ORDERED that Respondent, his agents or assigns, within sixty (60) days of the date of this Order, shall refund all monies collected under contracts entered into with South Carolina consumers between December 2, 2005 and June 1, 2006 which exceed the maximum amount allowable by Regulation 28-700(B)(1) (2006), and shall provide a listing and proof of such to the Department within sixty (60) days of the date of this order; and it is further

ORDERED that Respondent, his agents or assigns, within sixty (60) of the date of this Order, shall refund the entire sum of monies collected under any contracts Respondent entered into with South Carolina consumers after June 1, 2006, and shall provide a listing and proof of such to the Department within sixty (60) days of the date of this order; and it is further

ORDERED that Respondent shall remit to the Department within sixty (60) days of the date of this Order, a fine in the amount of $2,500.00 for the unlawful placement of advertisements in The Item newspaper, a fine of $500.00 for the unlawful placement of advertisements in the Florence Morning News newspaper, and a fine of $2,000.00 for charging excessive fees to consumers, for a total fine of $5,000.00; and it is further

ORDERED that the Department’s Motion to Reopen the Record is denied; and it is further

ORDERED that all other relief sought by the Department herein is DENIED.

AND IT IS SO ORDERED.

____________________________________

July 19, 2007 Marvin F. Kittrell

Columbia, South Carolina Chief Administrative Law Judge



[1] The contract lists a business address of 3501 Broad Street Extension, Sumter, South Carolina, 29154.
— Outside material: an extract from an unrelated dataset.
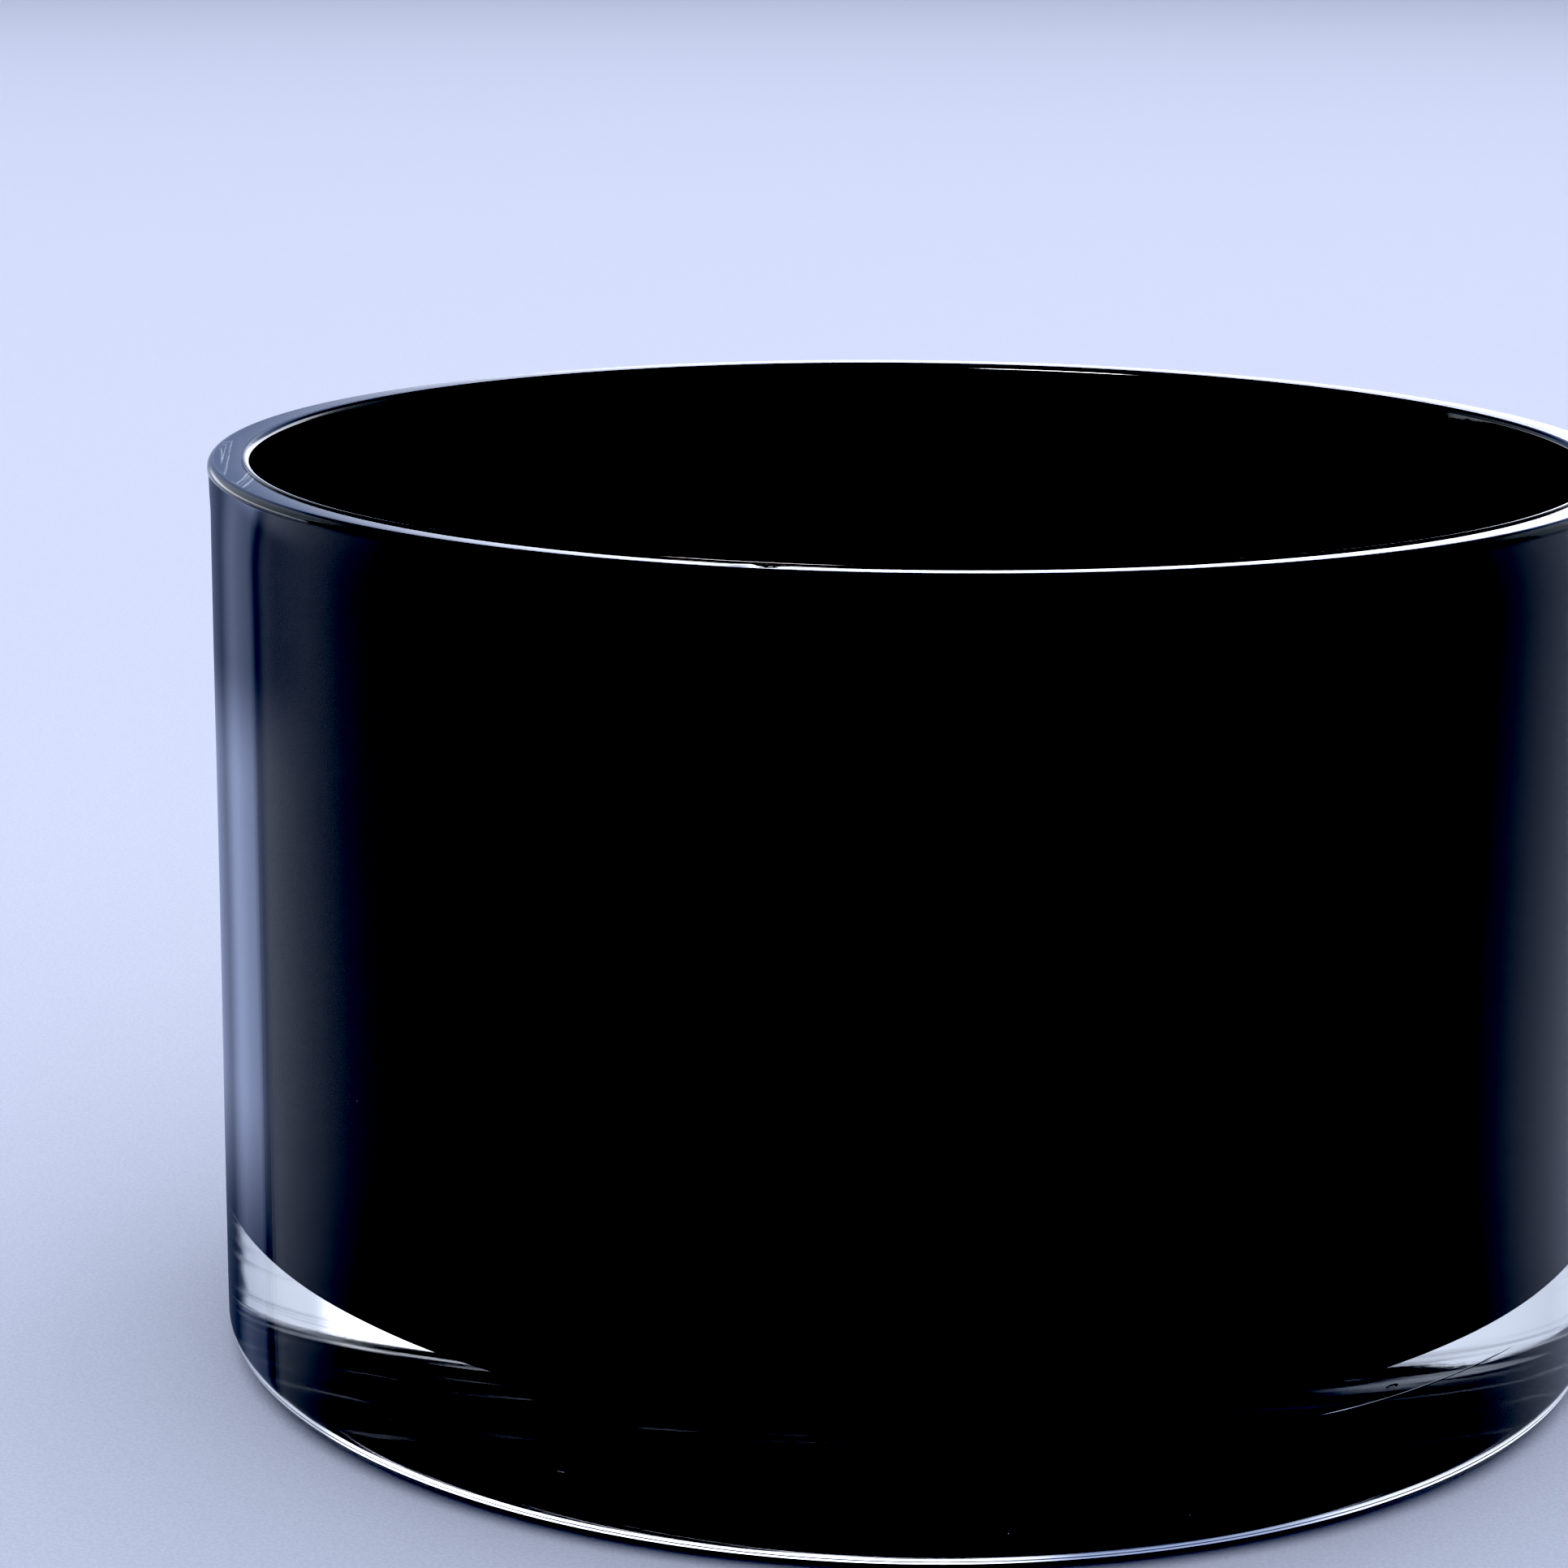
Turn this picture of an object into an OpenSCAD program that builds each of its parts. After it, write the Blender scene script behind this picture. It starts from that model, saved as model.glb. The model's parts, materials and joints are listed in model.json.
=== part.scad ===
// Empty candle jar: a wide, heavy-based bowl of clear glass with straight sides, sprayed black inside.
// The origin is the middle of the circle that the jar stands on, and +Z points out of the mouth.

/* [Outside] */
// Diameter over the rim
mouth_d = 120; // [100:1:150]
// Overall height
height = 77; // [60:1:110]
// How far the side is drawn in from the rim where the heel starts, measured on the radius
foot_inset = 0.2; // [0.1:0.1:1.5]
// Radius of the heel, where the side turns under
heel_r = 3; // [1:0.1:4]

/* [Rim] */
// Glass thickness at the mouth, which is also the width of the rim's full round
wall = 3.45; // [2.5:0.05:6]
// How far the fire-polished rim stands proud of the side, measured on the radius
bead_proud = 0.1; // [0.05:0.05:0.3]
// Height of the sloping underside of that bead, down to the crease
bead_under = 0.6; // [0.3:0.1:2]

/* [Inside] */
// Height of the inside floor above the table
floor_z = 6; // [4:0.5:16]
// Radius of the wide curve between the inside floor and the side
corner_r = 24; // [6:1:30]

/* [Underside] */
// Width of the flat ring that the jar stands on
ring_w = 5; // [2:0.5:10]
// Depth of the very shallow hollow inside that ring, which keeps the jar from rocking
punt_depth = 0.2; // [0.1:0.1:2.5]

/* [Lacquer] */
// Thickness of the black film inside the jar
film = 0.15; // [0.1:0.05:0.4]
// Where the film stops on the rim: 180 is the inside wall and 90 is the top of the rim
film_end = 100; // [95:5:170]

/* [Hidden] */
$fn = 180;

mouth_r = mouth_d / 2;
foot_r = mouth_r - foot_inset;
inner_r = mouth_r - wall;

// The rim's section is a half circle as wide as the wall.
rim_r = wall / 2;
rim_x = mouth_r - rim_r;
rim_z = height - rim_r;

// The side is a straight cone from the top of the heel to the crease under the rim's bead.
crease_r = mouth_r - bead_proud;
crease_z = rim_z - bead_under;

// The heel's section is a quarter circle that touches the table.
heel_x = foot_r - heel_r;

// The hollow underneath is a shallow cap of a large sphere.
punt_r = heel_x - ring_w;
punt_ball_r = (punt_r * punt_r + punt_depth * punt_depth) / (2 * punt_depth);
punt_ball_z = punt_depth - punt_ball_r;
punt_angle = asin(punt_r / punt_ball_r);

// Degrees between the points of an arc, which film_end is a multiple of so that film and glass share points
arc_step = 5;
// Steps in the punt's long, shallow arc
punt_steps = 24;

// Points in n steps on a circle round [x, z] from angle a to angle b, where 0 points outwards and 90 points up
function arc(x, z, r, a, b, n) =
    [for (i = [0:n]) let (t = a + (b - a) * i / n) [x + r * cos(t), z + r * sin(t)]];

// Section of the jar's inside, from the rim at angle a to the middle of the floor, drawn in by inset
function inside_line(a, inset) = concat(
    arc(rim_x - inset, rim_z, rim_r, a, 180, (180 - a) / arc_step),
    arc(inner_r - corner_r, floor_z + corner_r, corner_r - inset, 0, -90, 90 / arc_step),
    [[0, floor_z + inset]]
);

// Section of the jar's outside, from the middle of the punt to the rim where its round starts
outside_line = concat(
    arc(0, punt_ball_z, punt_ball_r, 90, 90 - punt_angle, punt_steps),
    arc(heel_x, heel_r, heel_r, -90, 0, 90 / arc_step),
    [[crease_r, crease_z]]
);

// The points of a line in the opposite order
function reversed(line) = [for (i = [len(line) - 1:-1:0]) line[i]];

// One pressed piece of clear soda-lime glass
module glass_jar() {
    color([0.80, 0.86, 0.90, 0.35])
    rotate_extrude() polygon(concat(outside_line, inside_line(0, 0)));
}

// The black film sprayed over the floor, the curve, the side and the inner half of the rim
module inner_lacquer() {
    color([0.02, 0.02, 0.03])
    rotate_extrude() polygon(concat(inside_line(film_end, film), reversed(inside_line(film_end, 0))));
}

glass_jar();
inner_lacquer();
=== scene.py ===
# %% [markdown]
# # An empty candle jar: clear pressed glass outside, black lacquer inside
#
# The real jar is one pressed piece of soda-lime glass with a coat of gloss black sprayed inside it.
# Nothing is printed on it and nothing moves. What makes it look like glass is where light may travel: it
# enters the clear outside, is stopped by the black bowl behind it, and gets through only in the thick
# clear base. So this lesson is about two closed surfaces that share one boundary, and about what they
# mirror.
#
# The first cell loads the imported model. Its two nodes give the sizes, and its record gives the mouth's
# radius.

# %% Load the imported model
import json

import bpy
import numpy as np
from mathutils import Matrix, Vector


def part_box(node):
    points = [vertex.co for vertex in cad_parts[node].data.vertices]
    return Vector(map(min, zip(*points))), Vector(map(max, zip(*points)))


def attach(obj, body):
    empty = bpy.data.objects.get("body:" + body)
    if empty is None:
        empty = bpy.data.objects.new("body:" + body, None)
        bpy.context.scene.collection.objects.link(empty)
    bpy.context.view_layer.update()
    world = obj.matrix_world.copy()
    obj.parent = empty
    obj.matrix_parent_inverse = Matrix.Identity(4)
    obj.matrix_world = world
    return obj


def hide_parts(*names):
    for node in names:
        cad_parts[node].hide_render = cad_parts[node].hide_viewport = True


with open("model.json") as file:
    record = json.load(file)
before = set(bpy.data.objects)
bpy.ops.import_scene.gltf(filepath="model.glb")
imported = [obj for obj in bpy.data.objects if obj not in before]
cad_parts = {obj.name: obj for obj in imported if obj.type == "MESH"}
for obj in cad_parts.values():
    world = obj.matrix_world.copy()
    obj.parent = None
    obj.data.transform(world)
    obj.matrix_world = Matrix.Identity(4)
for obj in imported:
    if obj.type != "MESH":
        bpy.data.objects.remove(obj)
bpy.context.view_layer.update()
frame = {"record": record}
MM = 0.001

# %% [markdown]
# ## The camera
#
# A jar seen from a little above shows its mouth as an ellipse, and the ellipse of its foot is rounder
# than that of its rim. How much rounder says how near the camera stands. Here it is three jar widths away
# with a long lens, and it is turned so far to the side that the jar runs out of the picture.

# %% Put the camera three jar widths away
CAMERA_BACK = 356.6 * MM
CAMERA_UP = 130.3 * MM
CAMERA_TURN, CAMERA_TIP, CAMERA_ROLL = np.radians([-1.804, 13.04, 0.43])
LENS_MM = 97.05


def add_camera():
    """Turn about the vertical, tip down from the horizon, then roll about the line of sight."""
    data = bpy.data.cameras.new("camera")
    data.lens, data.sensor_width = LENS_MM, 36.0
    data.clip_start, data.clip_end = 0.01, 50.0
    camera = bpy.data.objects.new("camera", data)
    bpy.context.scene.collection.objects.link(camera)
    aim = (
        Matrix.Rotation(-CAMERA_TURN, 4, "Z")
        @ Matrix.Rotation(np.pi / 2 - CAMERA_TIP, 4, "X")
        @ Matrix.Rotation(CAMERA_ROLL, 4, "Z")
    )
    camera.matrix_world = Matrix.Translation((0, -CAMERA_BACK, CAMERA_UP)) @ aim
    bpy.context.scene.camera = camera
    return camera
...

[2] Respondent also ran ads in The Item on May 10, 2006 and May 29, 2006, after he had been notified by the Department in January 2006 that his activities required licensure by the Department.

[3] Business names listed in these advertisements included Smith Financial Services, Smith Company, Credit Correctors, and Smith Specialties.

[4] The Court has not been provided with any final decision from the Department regarding the denial of Respondent’s application.